Rarely does a novel feel as organically true as Patricia Grace's Dogside Story, winner of the Kiriyama Prize for fiction in 2001. Rarely do voice, character, and plot so successfully convey the essence of an indigenous people and their homeland without seeming contrived or pretentious as in this stunning new novel by Patricia Grace. This is the fifth novel by Grace, a New Zealand writer of Maori descent, whose previous works have included the much-beloved Baby No-Eyes and prize-winning Potiki.

Writing in a compelling island-bred variety of English robust with Maori words and rhythms, Grace vividly portrays the contemporary problems of the whanau (village) of Dogside, founded as the result of a quarrel between two sisters over their dead brother's canoe. While one sister remained Godside, the other settled in the south in a village contrarily named Dogside. The story takes place generations later and revolves around a 24-year-old man, Te Rua, the mysterious loss of his leg, and his uncertain connection with a young girl named Kid. Even as the main village fisherman, Te Rua remains isolated from his community and troubled by past events. "It was company, company that he often longed for but wanted to be able to do without, as though all this water, all this physical life could fill him while he looked for his grown self."

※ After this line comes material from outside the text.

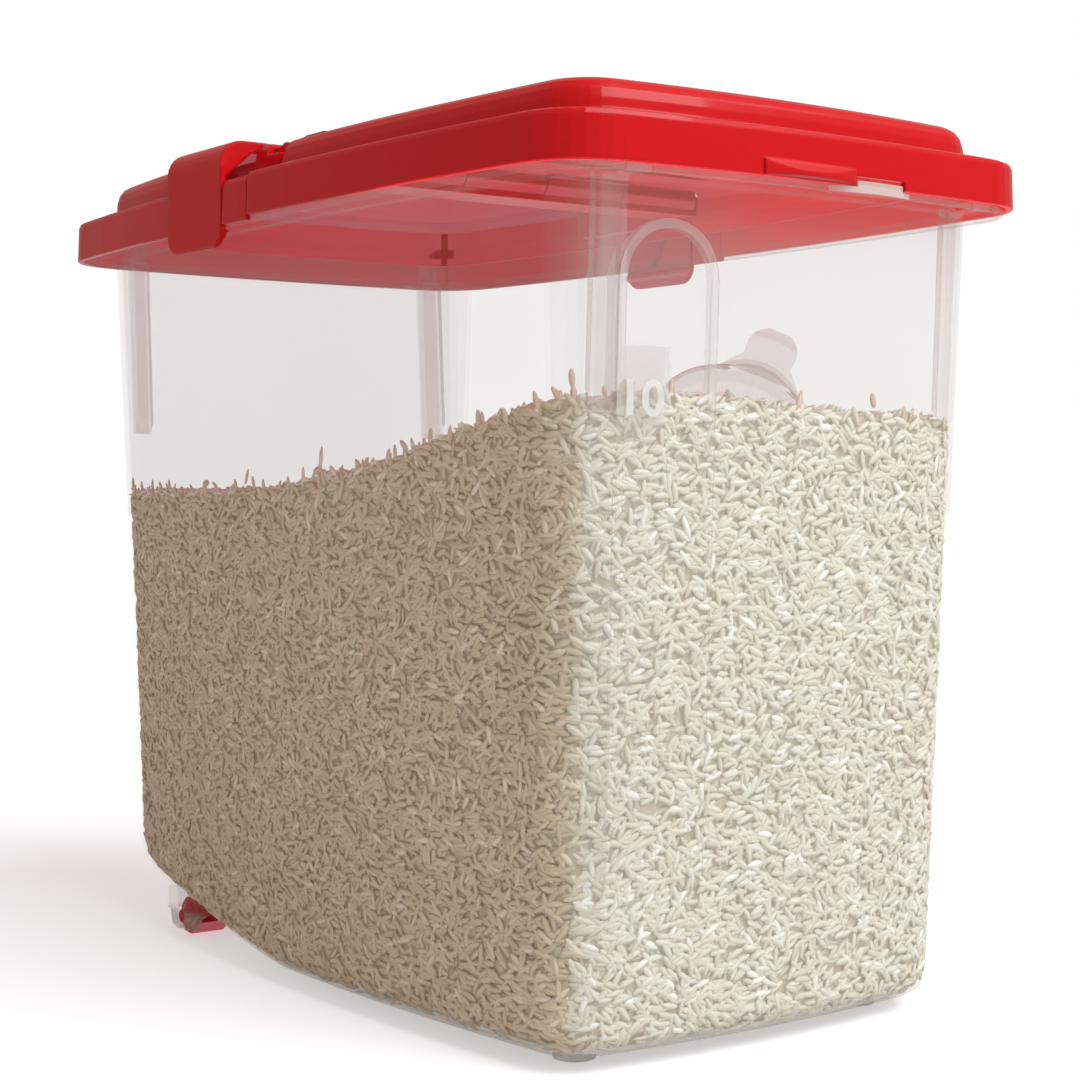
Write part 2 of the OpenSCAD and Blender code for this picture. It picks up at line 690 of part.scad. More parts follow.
// Heap of rice: high at the front, falling towards the rear
rice_rear_z = 189;
rice_rise = 29;
rice_run = 220;
function rice_top(y) = rice_rear_z + rice_rise * pow(max(0, min(1, 1 - (y - front_y) / rice_run)), 1.5);
function rice_half(d) =
  [for (i = [0 : half_n - 1])
    let (z = rice_top(wall_xy(i, 200, d)[1]), p = wall_xy(i, z, d)) [p[0], p[1], z]];
rice_gap = 0.4;

// Room that the cup needs in the rice, from where it lies up to where it is lifted out
module cup_room() {
  hull()
    for (lift = [0, cup_lift])
      translate(cup_at + [0, 0, lift])
        rotate(cup_tilt)
          translate([0, 0, -1.5])
            cylinder(r1 = cup_r - 2.5, r2 = cup_r + 3.4, h = cup_h + 3, $fn = 32);
}

module rice_fill() {
  fit = wall + rice_gap;
  color(grain)
    difference() {
      ring_loft(concat(
        [for (a = edge_angles) floor_half(a, fit)],
        [rice_half(fit + 0.6)]));
      cup_room();
      for (x = [-rib_x, rib_x])
        translate([x - rib_w / 2 - 1.5, front_y - 4, rib_z - 4])
          cube([rib_w + 3, 17, 60]);
    }
}

bin_body();
rear_lid();
front_lid();
side_clip_left();
side_clip_right();
roller_left();
roller_right();
measuring_cup();
rice_fill();
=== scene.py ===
# %% [markdown]
# Rice bin with a flip lid. The fixed frame below comes from the solid model: body, lid halves,
# clips, rollers, cup and rice. This script dresses that frame: it gives every moulding its
# plastic, and swaps the solid heap of rice for thousands of grains.
# Lengths are in metres throughout. MM turns a millimetre figure into metres.

import math

import bpy
import numpy as np
from mathutils import Matrix, Vector


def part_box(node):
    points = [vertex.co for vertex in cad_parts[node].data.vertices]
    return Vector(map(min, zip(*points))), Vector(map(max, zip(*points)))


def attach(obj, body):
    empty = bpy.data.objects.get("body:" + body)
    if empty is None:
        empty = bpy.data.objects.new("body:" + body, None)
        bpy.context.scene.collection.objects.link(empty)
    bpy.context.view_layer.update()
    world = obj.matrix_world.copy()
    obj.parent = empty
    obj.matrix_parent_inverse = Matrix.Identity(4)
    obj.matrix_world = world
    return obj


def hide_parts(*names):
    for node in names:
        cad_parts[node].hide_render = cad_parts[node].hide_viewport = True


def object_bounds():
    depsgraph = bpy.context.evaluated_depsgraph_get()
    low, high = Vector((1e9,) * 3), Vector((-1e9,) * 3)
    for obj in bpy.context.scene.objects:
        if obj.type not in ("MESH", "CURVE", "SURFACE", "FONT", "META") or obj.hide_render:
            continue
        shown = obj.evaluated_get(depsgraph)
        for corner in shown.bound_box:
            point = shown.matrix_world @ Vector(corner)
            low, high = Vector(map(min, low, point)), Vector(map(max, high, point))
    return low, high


MM = 0.001

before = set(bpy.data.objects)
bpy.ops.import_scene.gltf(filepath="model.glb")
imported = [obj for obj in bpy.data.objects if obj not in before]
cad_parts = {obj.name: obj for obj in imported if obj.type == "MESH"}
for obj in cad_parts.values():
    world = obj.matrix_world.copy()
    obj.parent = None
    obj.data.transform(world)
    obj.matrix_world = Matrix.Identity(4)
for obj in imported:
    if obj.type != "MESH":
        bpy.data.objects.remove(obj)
cad_box = [list(corner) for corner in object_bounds()]
low, high = (Vector(corner) for corner in cad_box)
print("frame box, mm:", [round((b - a) / MM, 1) for a, b in zip(low, high)])

# %% [markdown]
# The camera. A photograph taken close to a box shows strong perspective: the upright near corner
# looks taller than the far ones. So the camera stands where the real one stood, about 0.85 m from
# the bin and lower than its lid, and its lens is chosen to fill the frame from there.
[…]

The year is 1999, and Te Rua must provide crayfish for a wedding party. The villagers still have not raised money for a new wharekai (meeting house) that was destroyed in a windstorm, so they make do with a temporary shelter and a lean-to for cooking instead of a real wharekai with rafters carved with ancestral images. At the wedding they learn that Piiki Chiefy, a "blow bag from the other side," has yet another illegal scheme in the works. This time Piiki has advertised camping facilities on Dogside over the Internet to outsiders who want to view the sunrise on the first day of the new millennium. Piiki has rented land he doesn't own, and he's run off with the deposit money, leaving the villagers to deal with the tourists soon to arrive. Grace shows how the people of Dogside take care of their own. At meetings of the whanau, people tell stories and resolve problems, and then they sing. Family conflicts, money worries, outsider influences, soil erosion, rising sea waters—all troubles are set aside as they sing to each other and "up to the rafters."

Those who write about indigenous cultures often face the challenge of reaching a wider, international audience. It isn't simply a matter of writing in other languages or finding good translators, but rather knowing how to tell a story that crosses borders while remaining true to one's homeland. Patricia Grace meets this challenge uncompromisingly, and yet with honesty, wit, and loving patience that comes with maturity and inherent wisdom. Dogside Story is an eloquent song of community, a song about caring and forgiving. Its music reaches far beyond the rafters.